● **WHAT YOU ARE ASKED TO DO**: Below this line is the material. Write out only its lines from the one containing "on the surface." through the one containing "for node in", both kept, exactly.

● **PROVIDED MATERIAL**:
● ● ● ● ●

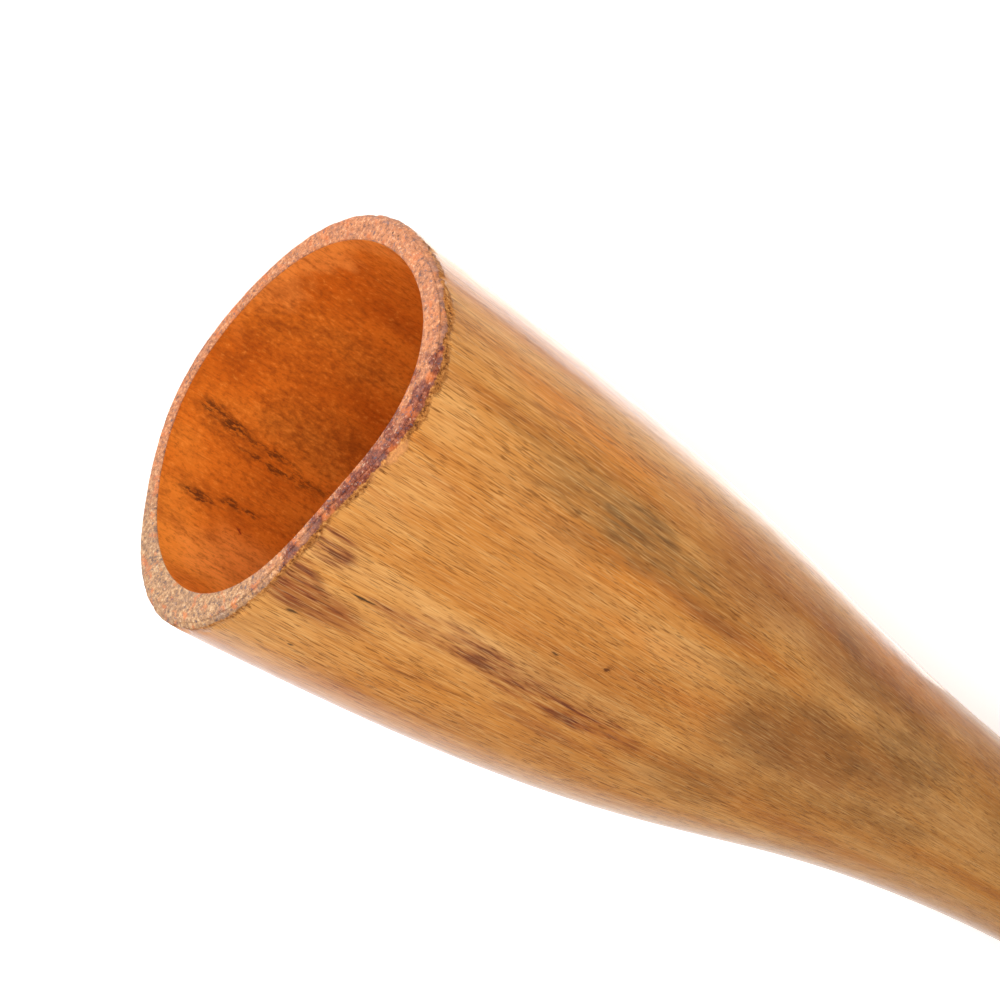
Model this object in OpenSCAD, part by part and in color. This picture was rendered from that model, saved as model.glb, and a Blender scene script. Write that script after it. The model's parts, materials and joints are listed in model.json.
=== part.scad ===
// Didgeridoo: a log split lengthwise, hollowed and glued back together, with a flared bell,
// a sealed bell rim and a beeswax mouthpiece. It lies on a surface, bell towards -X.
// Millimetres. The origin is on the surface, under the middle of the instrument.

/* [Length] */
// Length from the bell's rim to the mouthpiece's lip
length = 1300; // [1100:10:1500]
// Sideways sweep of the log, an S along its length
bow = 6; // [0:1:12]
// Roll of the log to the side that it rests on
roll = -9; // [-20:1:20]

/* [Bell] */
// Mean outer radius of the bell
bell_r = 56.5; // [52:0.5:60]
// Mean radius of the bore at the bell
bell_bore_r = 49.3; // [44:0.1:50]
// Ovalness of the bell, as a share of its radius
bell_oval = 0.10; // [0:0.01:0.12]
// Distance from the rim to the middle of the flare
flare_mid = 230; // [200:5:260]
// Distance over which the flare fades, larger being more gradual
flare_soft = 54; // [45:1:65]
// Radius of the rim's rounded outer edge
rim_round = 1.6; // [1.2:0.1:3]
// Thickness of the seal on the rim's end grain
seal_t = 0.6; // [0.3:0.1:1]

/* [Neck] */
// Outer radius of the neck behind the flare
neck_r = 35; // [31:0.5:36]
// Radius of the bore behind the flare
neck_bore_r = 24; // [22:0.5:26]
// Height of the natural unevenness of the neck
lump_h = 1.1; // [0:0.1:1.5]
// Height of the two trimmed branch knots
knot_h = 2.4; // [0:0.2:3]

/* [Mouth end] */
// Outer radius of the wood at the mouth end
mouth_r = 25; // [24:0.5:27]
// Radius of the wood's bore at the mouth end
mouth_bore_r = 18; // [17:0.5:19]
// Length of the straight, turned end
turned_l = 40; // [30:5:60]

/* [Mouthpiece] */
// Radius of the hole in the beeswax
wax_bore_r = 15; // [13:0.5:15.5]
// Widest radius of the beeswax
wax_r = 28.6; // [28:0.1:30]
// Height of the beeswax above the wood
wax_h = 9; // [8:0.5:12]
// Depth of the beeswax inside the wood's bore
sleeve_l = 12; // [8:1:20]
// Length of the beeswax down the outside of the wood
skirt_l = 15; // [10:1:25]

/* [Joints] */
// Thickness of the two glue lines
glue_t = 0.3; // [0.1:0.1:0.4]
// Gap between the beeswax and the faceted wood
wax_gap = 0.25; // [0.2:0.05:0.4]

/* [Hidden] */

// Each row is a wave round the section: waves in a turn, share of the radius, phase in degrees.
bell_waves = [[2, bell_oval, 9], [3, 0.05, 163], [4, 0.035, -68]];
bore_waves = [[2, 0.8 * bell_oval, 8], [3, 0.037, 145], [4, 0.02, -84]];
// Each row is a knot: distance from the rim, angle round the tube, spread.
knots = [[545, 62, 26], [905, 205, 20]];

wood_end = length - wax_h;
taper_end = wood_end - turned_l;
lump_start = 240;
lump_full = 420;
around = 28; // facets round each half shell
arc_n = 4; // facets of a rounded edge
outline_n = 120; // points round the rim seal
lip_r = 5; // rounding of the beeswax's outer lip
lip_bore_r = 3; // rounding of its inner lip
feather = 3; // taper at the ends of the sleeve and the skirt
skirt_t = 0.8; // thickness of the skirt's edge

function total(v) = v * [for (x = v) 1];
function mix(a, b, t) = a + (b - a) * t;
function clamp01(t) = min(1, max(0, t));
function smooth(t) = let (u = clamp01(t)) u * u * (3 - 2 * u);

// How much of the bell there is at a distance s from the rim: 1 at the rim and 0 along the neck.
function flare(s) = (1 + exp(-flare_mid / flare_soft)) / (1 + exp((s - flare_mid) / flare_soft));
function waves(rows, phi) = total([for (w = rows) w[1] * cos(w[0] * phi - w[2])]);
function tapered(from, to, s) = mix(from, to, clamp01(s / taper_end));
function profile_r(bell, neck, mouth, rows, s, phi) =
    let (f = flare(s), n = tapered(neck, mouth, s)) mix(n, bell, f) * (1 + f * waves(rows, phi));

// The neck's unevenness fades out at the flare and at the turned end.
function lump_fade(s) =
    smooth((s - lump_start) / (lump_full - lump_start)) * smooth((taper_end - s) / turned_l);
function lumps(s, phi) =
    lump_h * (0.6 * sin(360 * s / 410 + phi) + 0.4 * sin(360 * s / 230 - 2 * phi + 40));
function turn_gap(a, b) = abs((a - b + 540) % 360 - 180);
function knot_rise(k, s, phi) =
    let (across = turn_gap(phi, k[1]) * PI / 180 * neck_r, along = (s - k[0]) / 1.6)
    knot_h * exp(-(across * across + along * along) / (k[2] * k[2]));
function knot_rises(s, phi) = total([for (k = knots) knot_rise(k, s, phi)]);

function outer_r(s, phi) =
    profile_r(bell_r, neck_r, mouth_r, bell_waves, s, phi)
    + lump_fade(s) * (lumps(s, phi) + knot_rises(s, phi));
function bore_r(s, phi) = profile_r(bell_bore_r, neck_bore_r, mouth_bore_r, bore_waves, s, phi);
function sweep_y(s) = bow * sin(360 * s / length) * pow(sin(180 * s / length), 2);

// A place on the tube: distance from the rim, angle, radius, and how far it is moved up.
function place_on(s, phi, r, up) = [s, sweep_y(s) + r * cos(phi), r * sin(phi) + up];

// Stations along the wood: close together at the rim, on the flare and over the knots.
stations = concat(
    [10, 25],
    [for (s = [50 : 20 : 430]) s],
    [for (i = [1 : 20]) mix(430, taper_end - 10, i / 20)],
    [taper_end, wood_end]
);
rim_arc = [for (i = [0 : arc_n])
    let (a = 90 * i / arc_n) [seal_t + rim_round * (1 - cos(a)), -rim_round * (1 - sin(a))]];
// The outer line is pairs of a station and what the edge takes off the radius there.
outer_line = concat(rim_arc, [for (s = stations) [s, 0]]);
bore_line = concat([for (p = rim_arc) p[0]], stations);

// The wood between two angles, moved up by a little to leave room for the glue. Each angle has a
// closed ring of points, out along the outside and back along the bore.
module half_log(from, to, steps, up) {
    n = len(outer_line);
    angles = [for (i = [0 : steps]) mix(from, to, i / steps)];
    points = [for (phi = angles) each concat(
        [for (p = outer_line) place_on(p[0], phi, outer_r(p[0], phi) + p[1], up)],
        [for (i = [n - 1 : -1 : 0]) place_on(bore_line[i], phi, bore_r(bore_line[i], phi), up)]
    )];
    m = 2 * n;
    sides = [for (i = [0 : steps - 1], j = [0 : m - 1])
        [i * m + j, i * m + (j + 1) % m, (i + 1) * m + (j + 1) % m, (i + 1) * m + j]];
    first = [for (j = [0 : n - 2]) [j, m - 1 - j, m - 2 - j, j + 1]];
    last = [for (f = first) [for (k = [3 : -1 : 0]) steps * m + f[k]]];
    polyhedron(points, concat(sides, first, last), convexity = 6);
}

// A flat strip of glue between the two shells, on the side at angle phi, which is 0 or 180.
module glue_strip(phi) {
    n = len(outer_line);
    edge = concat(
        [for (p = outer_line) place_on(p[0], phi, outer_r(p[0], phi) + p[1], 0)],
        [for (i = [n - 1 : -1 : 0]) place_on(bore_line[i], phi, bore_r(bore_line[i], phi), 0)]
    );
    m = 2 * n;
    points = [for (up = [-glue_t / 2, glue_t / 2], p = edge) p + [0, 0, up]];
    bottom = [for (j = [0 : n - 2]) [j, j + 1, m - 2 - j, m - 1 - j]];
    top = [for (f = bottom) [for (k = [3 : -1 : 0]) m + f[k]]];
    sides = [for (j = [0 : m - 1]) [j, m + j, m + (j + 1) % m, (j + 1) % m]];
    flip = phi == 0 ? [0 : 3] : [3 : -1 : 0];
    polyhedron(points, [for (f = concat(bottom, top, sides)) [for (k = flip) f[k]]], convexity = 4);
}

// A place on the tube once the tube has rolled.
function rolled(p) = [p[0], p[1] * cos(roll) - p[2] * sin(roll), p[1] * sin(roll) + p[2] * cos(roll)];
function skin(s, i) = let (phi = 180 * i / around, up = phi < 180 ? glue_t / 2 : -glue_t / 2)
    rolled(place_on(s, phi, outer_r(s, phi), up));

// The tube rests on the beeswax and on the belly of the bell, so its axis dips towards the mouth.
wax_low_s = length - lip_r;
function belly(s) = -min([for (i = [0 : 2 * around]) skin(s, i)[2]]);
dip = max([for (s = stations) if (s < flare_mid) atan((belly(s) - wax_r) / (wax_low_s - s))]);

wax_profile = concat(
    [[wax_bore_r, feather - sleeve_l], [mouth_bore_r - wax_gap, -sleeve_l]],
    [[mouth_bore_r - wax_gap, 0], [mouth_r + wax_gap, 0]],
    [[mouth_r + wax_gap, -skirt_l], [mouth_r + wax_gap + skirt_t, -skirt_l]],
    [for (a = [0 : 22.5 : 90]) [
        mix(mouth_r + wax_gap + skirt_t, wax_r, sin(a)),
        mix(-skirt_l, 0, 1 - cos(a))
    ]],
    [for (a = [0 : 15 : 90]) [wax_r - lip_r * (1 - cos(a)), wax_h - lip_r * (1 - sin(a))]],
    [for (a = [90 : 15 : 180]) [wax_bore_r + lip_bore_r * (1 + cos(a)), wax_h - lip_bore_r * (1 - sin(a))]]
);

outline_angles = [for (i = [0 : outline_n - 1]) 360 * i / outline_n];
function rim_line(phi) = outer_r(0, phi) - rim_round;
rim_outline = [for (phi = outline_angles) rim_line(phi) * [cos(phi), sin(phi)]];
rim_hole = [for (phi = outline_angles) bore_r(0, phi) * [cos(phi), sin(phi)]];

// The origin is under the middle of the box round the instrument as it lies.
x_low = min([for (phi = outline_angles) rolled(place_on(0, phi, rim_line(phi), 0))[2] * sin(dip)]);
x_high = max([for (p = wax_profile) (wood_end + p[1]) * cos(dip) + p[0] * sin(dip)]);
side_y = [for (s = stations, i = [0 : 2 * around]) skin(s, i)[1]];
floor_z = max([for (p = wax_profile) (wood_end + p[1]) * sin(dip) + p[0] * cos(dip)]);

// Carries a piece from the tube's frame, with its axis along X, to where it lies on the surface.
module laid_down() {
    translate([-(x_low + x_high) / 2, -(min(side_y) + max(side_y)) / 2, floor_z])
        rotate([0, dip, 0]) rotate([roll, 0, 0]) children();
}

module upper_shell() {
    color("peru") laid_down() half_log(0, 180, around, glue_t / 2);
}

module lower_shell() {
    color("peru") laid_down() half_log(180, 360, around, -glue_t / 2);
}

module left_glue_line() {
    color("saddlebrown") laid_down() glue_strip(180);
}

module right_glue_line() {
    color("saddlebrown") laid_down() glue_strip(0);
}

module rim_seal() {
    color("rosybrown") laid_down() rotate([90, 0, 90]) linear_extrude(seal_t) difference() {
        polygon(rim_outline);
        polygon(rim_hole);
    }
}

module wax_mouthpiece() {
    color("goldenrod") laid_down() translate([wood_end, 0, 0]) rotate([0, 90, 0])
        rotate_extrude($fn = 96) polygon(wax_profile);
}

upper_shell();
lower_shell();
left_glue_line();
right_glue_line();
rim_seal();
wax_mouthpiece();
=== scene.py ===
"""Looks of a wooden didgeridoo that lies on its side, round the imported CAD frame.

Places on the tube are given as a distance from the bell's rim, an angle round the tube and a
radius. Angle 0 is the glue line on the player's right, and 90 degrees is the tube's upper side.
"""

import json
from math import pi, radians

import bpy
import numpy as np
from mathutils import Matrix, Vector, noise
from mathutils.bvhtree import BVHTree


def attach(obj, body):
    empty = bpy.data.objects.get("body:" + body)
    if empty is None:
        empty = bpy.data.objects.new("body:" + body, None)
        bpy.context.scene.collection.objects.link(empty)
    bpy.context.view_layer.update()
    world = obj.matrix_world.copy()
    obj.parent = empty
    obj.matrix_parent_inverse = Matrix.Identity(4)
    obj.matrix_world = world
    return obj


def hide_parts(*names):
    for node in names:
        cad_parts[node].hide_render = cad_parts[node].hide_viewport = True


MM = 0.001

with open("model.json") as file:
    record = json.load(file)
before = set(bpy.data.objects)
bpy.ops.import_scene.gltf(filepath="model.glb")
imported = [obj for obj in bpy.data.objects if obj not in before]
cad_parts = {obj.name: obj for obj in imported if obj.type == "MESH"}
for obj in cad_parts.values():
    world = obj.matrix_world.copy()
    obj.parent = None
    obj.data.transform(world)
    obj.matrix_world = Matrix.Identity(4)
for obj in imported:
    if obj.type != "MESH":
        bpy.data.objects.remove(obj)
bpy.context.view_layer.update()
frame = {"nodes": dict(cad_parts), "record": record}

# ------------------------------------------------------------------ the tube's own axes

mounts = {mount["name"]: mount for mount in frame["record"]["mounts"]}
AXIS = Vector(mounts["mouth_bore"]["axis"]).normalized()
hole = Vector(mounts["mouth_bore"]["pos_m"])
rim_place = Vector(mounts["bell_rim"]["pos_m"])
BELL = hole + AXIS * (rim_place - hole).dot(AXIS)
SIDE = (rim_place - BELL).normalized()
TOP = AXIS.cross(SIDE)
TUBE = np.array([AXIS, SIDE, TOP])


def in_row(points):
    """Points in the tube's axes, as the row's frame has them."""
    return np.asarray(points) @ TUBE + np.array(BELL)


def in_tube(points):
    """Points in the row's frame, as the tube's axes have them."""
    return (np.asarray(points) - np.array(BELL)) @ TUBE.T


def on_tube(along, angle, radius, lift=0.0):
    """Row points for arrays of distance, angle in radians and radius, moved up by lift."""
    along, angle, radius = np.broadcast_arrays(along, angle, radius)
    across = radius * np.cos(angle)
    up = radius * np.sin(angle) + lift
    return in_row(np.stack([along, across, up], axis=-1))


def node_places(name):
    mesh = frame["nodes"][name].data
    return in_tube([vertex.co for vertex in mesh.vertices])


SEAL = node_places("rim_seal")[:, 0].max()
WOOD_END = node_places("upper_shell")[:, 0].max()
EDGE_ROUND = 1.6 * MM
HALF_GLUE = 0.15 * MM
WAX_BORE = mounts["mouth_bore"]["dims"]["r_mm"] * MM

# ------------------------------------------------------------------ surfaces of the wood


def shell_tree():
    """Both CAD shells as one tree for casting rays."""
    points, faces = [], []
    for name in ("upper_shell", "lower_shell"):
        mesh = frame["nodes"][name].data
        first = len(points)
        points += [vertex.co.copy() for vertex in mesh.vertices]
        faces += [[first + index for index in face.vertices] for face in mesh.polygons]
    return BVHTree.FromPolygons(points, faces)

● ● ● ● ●

● **SOLUTION TO THIS TASK**:
// Carries a piece from the tube's frame, with its axis along X, to where it lies on the surface.
module laid_down() {
    translate([-(x_low + x_high) / 2, -(min(side_y) + max(side_y)) / 2, floor_z])
        rotate([0, dip, 0]) rotate([roll, 0, 0]) children();
}

module upper_shell() {
    color("peru") laid_down() half_log(0, 180, around, glue_t / 2);
}

module lower_shell() {
    color("peru") laid_down() half_log(180, 360, around, -glue_t / 2);
}

module left_glue_line() {
    color("saddlebrown") laid_down() glue_strip(180);
}

module right_glue_line() {
    color("saddlebrown") laid_down() glue_strip(0);
}

module rim_seal() {
    color("rosybrown") laid_down() rotate([90, 0, 90]) linear_extrude(seal_t) difference() {
        polygon(rim_outline);
        polygon(rim_hole);
    }
}

module wax_mouthpiece() {
    color("goldenrod") laid_down() translate([wood_end, 0, 0]) rotate([0, 90, 0])
        rotate_extrude($fn = 96) polygon(wax_profile);
}

upper_shell();
lower_shell();
left_glue_line();
right_glue_line();
rim_seal();
wax_mouthpiece();
=== scene.py ===
"""Looks of a wooden didgeridoo that lies on its side, round the imported CAD frame.

Places on the tube are given as a distance from the bell's rim, an angle round the tube and a
radius. Angle 0 is the glue line on the player's right, and 90 degrees is the tube's upper side.
"""

import json
from math import pi, radians

import bpy
import numpy as np
from mathutils import Matrix, Vector, noise
from mathutils.bvhtree import BVHTree


def attach(obj, body):
    empty = bpy.data.objects.get("body:" + body)
    if empty is None:
        empty = bpy.data.objects.new("body:" + body, None)
        bpy.context.scene.collection.objects.link(empty)
    bpy.context.view_layer.update()
    world = obj.matrix_world.copy()
    obj.parent = empty
    obj.matrix_parent_inverse = Matrix.Identity(4)
    obj.matrix_world = world
    return obj


def hide_parts(*names):
    for node in names:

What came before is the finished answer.